Recorded data start
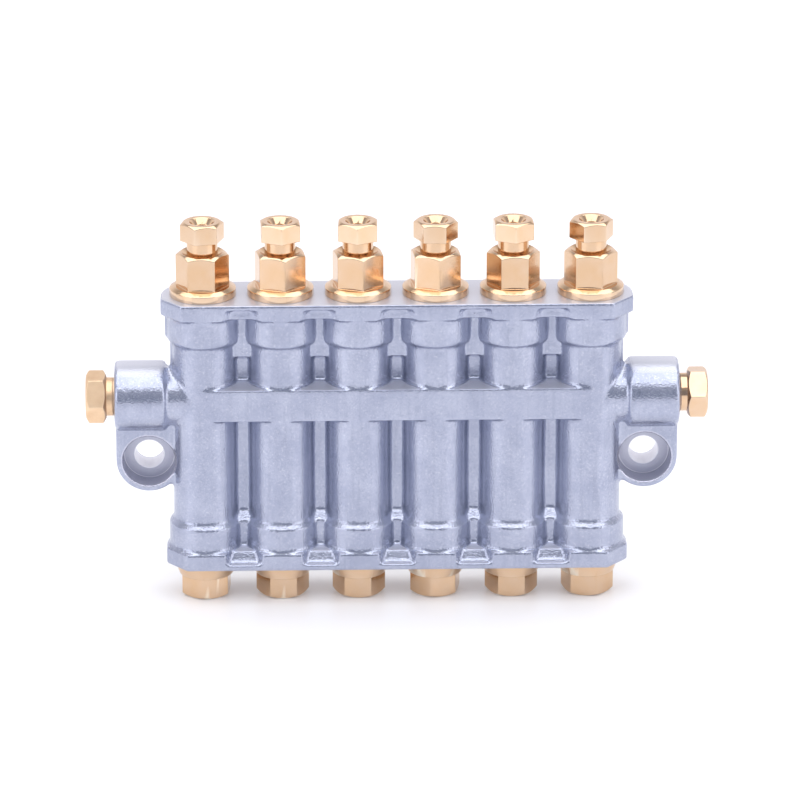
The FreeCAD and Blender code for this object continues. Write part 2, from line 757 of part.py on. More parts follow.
def make_outlet_body(number, x):
    """Brass outlet body: thread, flange and hexagon, with the check valve's room and the tube union."""
    body = new_body(f"outlet_body_{number}")
    top, flange = s.top_level, s.thread_radius + s.flange_width
    outline = (
        (0.0, CORE_TOP),
        (s.thread_radius, CORE_TOP),
        (s.thread_radius, top),
        (flange, top),
        (flange, top + s.flange_rim),
        (flange - s.flange_slope, top + s.flange_height),
        (0.0, top + s.flange_height),
    )
    turn(body, "Revolution", "flange", outline)
    base = top + s.flange_rim
    sketch = draw(body, "hexagon_outline", "XY_Plane", hexagon(s.body_hex), offset=base)
    pad(body, "hexagon_pad", sketch, BODY_TOP - base)
    bevel_hexagon(body, "hexagon_bevel", s.body_hex, BODY_TOP, True)
    union = s.union_radius + s.thread_gap
    outline = (
        (0.0, CORE_TOP),
        (s.valve_bore, CORE_TOP),
        (s.valve_bore, ROOM_TOP),
        (s.outlet_bore, ROOM_TOP),
        (s.outlet_bore, SOCKET_END),
        (s.tube_bore, SOCKET_END),
        (s.tube_bore, CONE_END),
        (s.cone_radius, UNION_FLOOR),
        (union, UNION_FLOOR),
        (union, BODY_TOP - s.union_mouth),
        (union + s.union_mouth, BODY_TOP),
        (0.0, BODY_TOP),
    )
    turn(body, "Groove", "passage", outline)
    seat(body, x, 0.0, BODY_TURNS[(number - 1) % len(BODY_TURNS)])
    return body


def make_tube_nut(number, x):
    """Brass tube nut: thread, neck and small hexagon with a countersunk tube hole."""
    body = new_body(f"tube_nut_{number}")
    base = BODY_TOP + s.nut_neck
    top = base + s.nut_head
    middle = base + s.nut_head / 2
    outline = (
        (0.0, NUT_LOW),
        (s.union_radius, NUT_LOW),
        (s.union_radius, middle),
        (0.0, middle),
    )
    turn(body, "Revolution", "shank", outline)
    sketch = draw(body, "hexagon_outline", "XY_Plane", hexagon(s.nut_hex), offset=base)
    pad(body, "hexagon_pad", sketch, s.nut_head)
    bevel_hexagon(body, "hexagon_bevel", s.nut_hex, top, True)
    mouth = s.ferrule_radius + s.rest_gap
    outline = (
        (0.0, NUT_LOW),
        (mouth, NUT_LOW),
        (s.nut_bore, NUT_LOW + (mouth - s.nut_bore) * CONE_SLOPE),
        (s.nut_bore, top - s.nut_sink),
        (s.nut_mouth, top),
        (0.0, top),
    )
    turn(body, "Groove", "tube_hole", outline)
    seat(body, x, 0.0, NUT_TURNS[(number - 1) % len(NUT_TURNS)])
    return body


def make_ferrule(number, x):
    """Double-cone ring that grips the tube between nut and outlet body."""
    body = new_body(f"ferrule_{number}")
    band_top = BAND_LOW + s.ferrule_band
    edge = s.tube_bore + s.ferrule_edge
    high = band_top + (s.ferrule_radius - edge) * CONE_SLOPE
    outline = (
        (s.tube_bore, FERRULE_LOW),
        (edge, FERRULE_LOW),
        (s.ferrule_radius, BAND_LOW),
        (s.ferrule_radius, band_top),
        (edge, high),
        (s.tube_bore, high),
    )
    turn(body, "Revolution", "ring", outline)
    seat(body, x)
    return body


def make_check_ball(number, x):
    """Steel ball that closes the valve core's mouth."""
    ball = doc.addObject("Part::Sphere", f"check_ball_{number}")
    ball.Label = f"check_ball_{number}"
    bind(ball, "Radius", s.ball_radius)
    seat(ball, x, BALL_REST)
    return ball


def make_spring(label, x, coil, wire, turns, low, high):
    """Compression spring of flat wire, standing on the tube's axis."""
    body = new_body(label)
    inner, outer = coil - wire / 2, coil + wire / 2
    outline = ((inner, 0.0), (outer, 0.0), (outer, wire), (inner, wire))
    sketch = draw(body, "wire_outline", "XZ_Plane", outline)
    helix = feature(body, "AdditiveHelix", "helix", sketch, ReferenceAxis=(sketch, ["V_Axis"]))
    helix.Mode = "height-turns-angle"
    bind(helix, "Height", high - low - wire)
    bind(helix, "Turns", turns)
    seat(body, x, low)
    return body


def make_valve_core(number, x):
    """Brass core: a hollow stem from the metering bore past the gallery to the check valve."""
    body = new_body(f"valve_core_{number}")
    land = s.core_bore - s.thread_gap
    ring_low = LAND_END + (s.land_length - s.ring_height) / 2
    ring_high = ring_low + s.ring_height
    groove = land - s.ring_depth
    outline = (
        (0.0, STEM_END),
        (s.stop_radius, STEM_END),
        (s.stop_radius, STEM_END + s.stop_height),
        (s.stem_radius, STEM_END + s.stop_height),
        (s.stem_radius, LAND_END),
        (land, LAND_END),
        (land, ring_low),
        (groove, ring_low),
        (groove, ring_high),
        (land, ring_high),
        (land, CORE_LEDGE),
        (s.thread_radius, CORE_LEDGE),
        (s.thread_radius, CORE_TOP),
        (s.ball_seat, CORE_TOP),
        (s.stem_bore, CORE_TOP - s.ball_cone),
        (s.stem_bore, VALVE_LOW),
        (0.0, VALVE_LOW),
    )
    turn(body, "Revolution", "stem", outline)
    level = VALVE_LOW + s.valve_travel / 2
    hole = draw_circle(body, "port_outline", "XZ_Plane", 0.0, level, s.stem_port)
    pocket(body, "port", hole, s.stop_radius * 2, Midplane=True)
    seat(body, x)
    return body


def make_core_ring(number, x):
    """Rubber ring in the groove of the core's land."""
    land = s.core_bore - s.thread_gap
    low = LAND_END + (s.land_length - s.ring_height) / 2 + s.seal_gap
    high = low + s.ring_height - s.seal_gap * 2
    inner, outer = land - s.ring_depth + s.seal_gap, s.core_bore - s.seal_gap
    return make_ring(f"core_ring_{number}", x, inner, outer, low, high)


def make_ring(label, x, inner, outer, low, high):
    """A flat ring about a tube's axis."""
    body = new_body(label)
    turn(body, "Revolution", "ring", ((inner, low), (outer, low), (outer, high), (inner, high)))
    seat(body, x)
    return body


def make_umbrella_valve(number, x):
    """Rubber ring with a flared lip, which slides on the core's stem."""
    body = new_body(f"umbrella_valve_{number}")
    hole = s.stem_radius + s.rest_gap
    edge = s.chamber_radius - s.rest_gap
    hem = VALVE_LOW + s.valve_hem
    outline = (
        (hole, VALVE_LOW),
        (s.valve_root, VALVE_LOW),
        (s.valve_root, VALVE_LOW + s.valve_notch),
        (edge - s.valve_lip, hem),
        (edge, hem),
        (edge, hem + s.valve_lip),
        (s.valve_crown, VALVE_LOW + s.valve_height),
        (hole, VALVE_LOW + s.valve_height),
    )
    turn(body, "Revolution", "lip_ring", outline)
    seat(body, x)
    return body


def make_piston(number, x):
    """Steel metering piston: ground crown with an oil groove, and a skirt over its spring."""
    body = new_body(f"metering_piston_{number}")
    radius = s.chamber_radius - s.piston_gap
    crown = PISTON_TOP - s.piston_crown
    groove = PISTON_TOP - (s.piston_crown - s.groove_height) / 2
    outline = (
        (0.0, crown),
        (radius - s.piston_wall, crown),
        (radius - s.piston_wall, PISTON_END),
        (radius, PISTON_END),
        (radius, groove - s.groove_height),
        (radius - s.groove_depth, groove - s.groove_height),
        (radius - s.groove_depth, groove),
        (radius, groove),
        (radius, PISTON_TOP),
        (0.0, PISTON_TOP),
    )
    turn(body, "Revolution", "skirt", outline)
    seat(body, x)
    return body


def make_bottom_plug(number, x):
    """Brass plug: nose with the spring's seat, thread, tapered flange and hexagon."""
    body = new_body(f"bottom_plug_{number}")
    top, flange = -s.bottom_level, s.thread_radius + s.plug_width
    bore = s.nose_radius - s.nose_wall
    shoulder = PORT_END - s.rest_gap
    outline = (
        (0.0, top - s.plug_taper),
        (s.plug_neck, top - s.plug_taper),
        (flange, top - s.plug_rim),
        (flange, top),
        (s.thread_radius, top),
        (s.thread_radius, shoulder),
        (s.nose_radius, shoulder),
        (s.nose_radius, NOSE_TOP),
        (bore, NOSE_TOP),
        (bore, SPRING_FLOOR),
        (0.0, SPRING_FLOOR),
    )
    turn(body, "Revolution", "stem", outline)
    base = top - s.plug_rim
    end = top - s.plug_taper - s.plug_hex_height
    sketch = draw(body, "hexagon_outline", "XY_Plane", hexagon(s.body_hex), offset=end)
    pad(body, "hexagon_pad", sketch, base - end)
    bevel_hexagon(body, "hexagon_bevel", s.body_hex, end, False)
    seat(body, x, 0.0, PLUG_TURNS[(number - 1) % len(PLUG_TURNS)])
    return body


def make_inlet_plug(label, side, turned):
    """Brass plug in an inlet thread. It is drawn upright, with the boss's end face at z = 0."""
    body = new_body(label)
    end = s.inlet_neck + s.inlet_head
    middle = s.inlet_neck + s.inlet_head / 2
    outline = (
        (0.0, -s.inlet_shank),
        (s.inlet_radius, -s.inlet_shank),
        (s.inlet_radius, middle),
        (0.0, middle),
    )
    turn(body, "Revolution", "shank", outline)
    sketch = draw(body, "hexagon_outline", "XY_Plane", hexagon(s.body_hex), offset=s.inlet_neck)
    pad(body, "hexagon_pad", sketch, s.inlet_head)
    bevel_hexagon(body, "outer_bevel", s.body_hex, end, True)
    bevel_hexagon(body, "inner_bevel", s.body_hex, s.inlet_neck, False)
    seat(body, BOSS_END * side, 0.0)
    lay_down = FreeCAD.Rotation(FreeCAD.Vector(0, 1, 0), 90.0 * side)
    spin = FreeCAD.Rotation(FreeCAD.Vector(0, 0, 1), turned)
    body.Placement.Rotation = lay_down.multiply(spin)
    return body


def gather(label, members):
    """One node of several like pieces that stay separate solids."""
    group = doc.addObject("Part::Compound", label)
    group.Label = label
    group.Links = members
    return group


def make_unit(number):
    """The nodes of one metering unit, and its small rings for the shared nodes."""
    x = axis_of(number - 1)
    ball_cap = root(s.ball_radius * s.ball_radius - CHECK_INNER * CHECK_INNER)
    check_low = BALL_REST + ball_cap + s.rest_gap
    check_high = ROOM_TOP - s.rest_gap
    spring_low = SPRING_FLOOR + s.rest_gap
    spring_high = PISTON_TOP - s.piston_crown - s.rest_gap
    check = (s.check_coil, s.check_wire, s.check_turns, check_low, check_high)
    strong = (s.spring_coil, s.spring_wire, s.spring_turns, spring_low, spring_high)
    inner, outer = s.thread_radius + s.thread_gap, SEAL_RADIUS - s.seal_gap
    low_seal = (inner, outer, s.seal_gap - s.bottom_level, s.seal_height - s.bottom_level)
    high_seal = (inner, outer, s.top_level - s.seal_height, s.top_level - s.seal_gap)
    nodes = (
        make_outlet_body(number, x),
        make_tube_nut(number, x),
        make_check_ball(number, x),
        make_spring(f"check_spring_{number}", x, *check),
        make_valve_core(number, x),
        make_umbrella_valve(number, x),
        make_piston(number, x),
        make_spring(f"piston_spring_{number}", x, *strong),
        make_bottom_plug(number, x),
    )
    seals = (
        make_ring(f"outlet_seal_{number}", x, *high_seal),
        make_ring(f"plug_seal_{number}", x, *low_seal),
    )
    return nodes, make_ferrule(number, x), make_core_ring(number, x), seals


def check_and_export(nodes):
    """Stops on any failed object or shape, then writes one STEP file for each node."""
    doc.recompute()
    for thing in doc.Objects:
        if "Invalid" in thing.State or "Error" in thing.State:
            raise RuntimeError(f"{thing.Name} failed: {thing.State}")
    for node in nodes:
        if node.Shape.isNull() or not node.Shape.isValid() or not node.Shape.Solids:
            raise RuntimeError(f"{node.Label} has no valid solid")
    os.makedirs("parts", exist_ok=True)
    for node in nodes:
        node.Shape.exportStep(os.path.join("parts", f"{node.Label}.step"))
        print(node.Label, len(node.Shape.Solids), round(node.Shape.Volume, 1))


nodes = [make_manifold()]
ferrules, core_rings, thread_seals = [], [], []
for number in range(1, COUNT + 1):
    unit, ferrule, core_ring, seals = make_unit(number)
    nodes.extend(unit)
    ferrules.append(ferrule)
    core_rings.append(core_ring)
    thread_seals.extend(seals)
nodes.append(make_inlet_plug("inlet_plug_left", -1, INLET_TURNS[0]))
nodes.append(make_inlet_plug("inlet_plug_right", 1, INLET_TURNS[1]))
nodes.append(gather("ferrules", ferrules))
nodes.append(gather("core_rings", core_rings))
nodes.append(gather("thread_seals", thread_seals))
check_and_export(nodes)
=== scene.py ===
"""Looks of the lubricant divider block: the die casting, its brass fittings and the parts inside."""

import json
import logging
import math
from dataclasses import dataclass, field, replace
from enum import Enum
from typing import Callable, Sequence

import bmesh
import bpy
import numpy as np
from mathutils import Matrix, Vector


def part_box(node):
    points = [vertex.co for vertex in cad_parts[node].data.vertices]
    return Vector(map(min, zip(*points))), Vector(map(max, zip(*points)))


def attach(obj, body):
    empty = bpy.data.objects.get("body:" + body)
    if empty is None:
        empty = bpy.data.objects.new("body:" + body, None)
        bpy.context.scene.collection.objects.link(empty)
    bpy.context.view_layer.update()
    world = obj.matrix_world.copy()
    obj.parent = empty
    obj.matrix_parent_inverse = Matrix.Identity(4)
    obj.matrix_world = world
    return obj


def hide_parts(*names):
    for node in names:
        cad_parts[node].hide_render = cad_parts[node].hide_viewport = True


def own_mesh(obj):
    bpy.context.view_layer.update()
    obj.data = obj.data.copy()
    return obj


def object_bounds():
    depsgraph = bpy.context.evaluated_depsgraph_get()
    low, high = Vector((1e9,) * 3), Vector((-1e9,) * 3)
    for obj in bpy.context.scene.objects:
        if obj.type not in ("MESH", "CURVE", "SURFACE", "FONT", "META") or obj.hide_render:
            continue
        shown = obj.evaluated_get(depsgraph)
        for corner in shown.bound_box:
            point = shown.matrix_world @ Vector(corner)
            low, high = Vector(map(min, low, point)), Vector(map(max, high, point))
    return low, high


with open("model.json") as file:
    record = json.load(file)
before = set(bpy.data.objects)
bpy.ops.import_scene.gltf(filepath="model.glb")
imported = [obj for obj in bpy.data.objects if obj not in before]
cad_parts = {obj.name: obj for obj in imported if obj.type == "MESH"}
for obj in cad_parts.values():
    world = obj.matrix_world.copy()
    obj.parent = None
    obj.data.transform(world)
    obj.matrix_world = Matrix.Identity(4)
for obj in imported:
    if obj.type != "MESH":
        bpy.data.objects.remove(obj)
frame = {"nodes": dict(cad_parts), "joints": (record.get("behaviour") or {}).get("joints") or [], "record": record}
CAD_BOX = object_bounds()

LOG = logging.getLogger("divider_block")
MM = 0.001
TINY = 1e-9
BLOCK = "block"

Corner = tuple[float, float]
Colour = tuple[float, float, float]
Outline = Callable[[float], Sequence[Corner]]
Socket = bpy.types.NodeSocket
Piece = bpy.types.Object


class Slot(str, Enum):
    """The record's material slots."""

    CASTING = "casting"
    FITTING_BRASS = "fitting_brass"
    CORE_BRASS = "core_brass"
    GROUND_STEEL = "ground_steel"
    SPRING_STEEL = "spring_steel"
    VALVE_RUBBER = "valve_rubber"
    SEAL_RUBBER = "seal_rubber"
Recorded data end
Exercise details: Output exactly the lines of the material above from the one containing "shown = obj.evaluated_get(depsgraph)" up to and including the one containing "return low, high".

Exercise response:
        shown = obj.evaluated_get(depsgraph)
        for corner in shown.bound_box:
            point = shown.matrix_world @ Vector(corner)
            low, high = Vector(map(min, low, point)), Vector(map(max, high, point))
    return low, high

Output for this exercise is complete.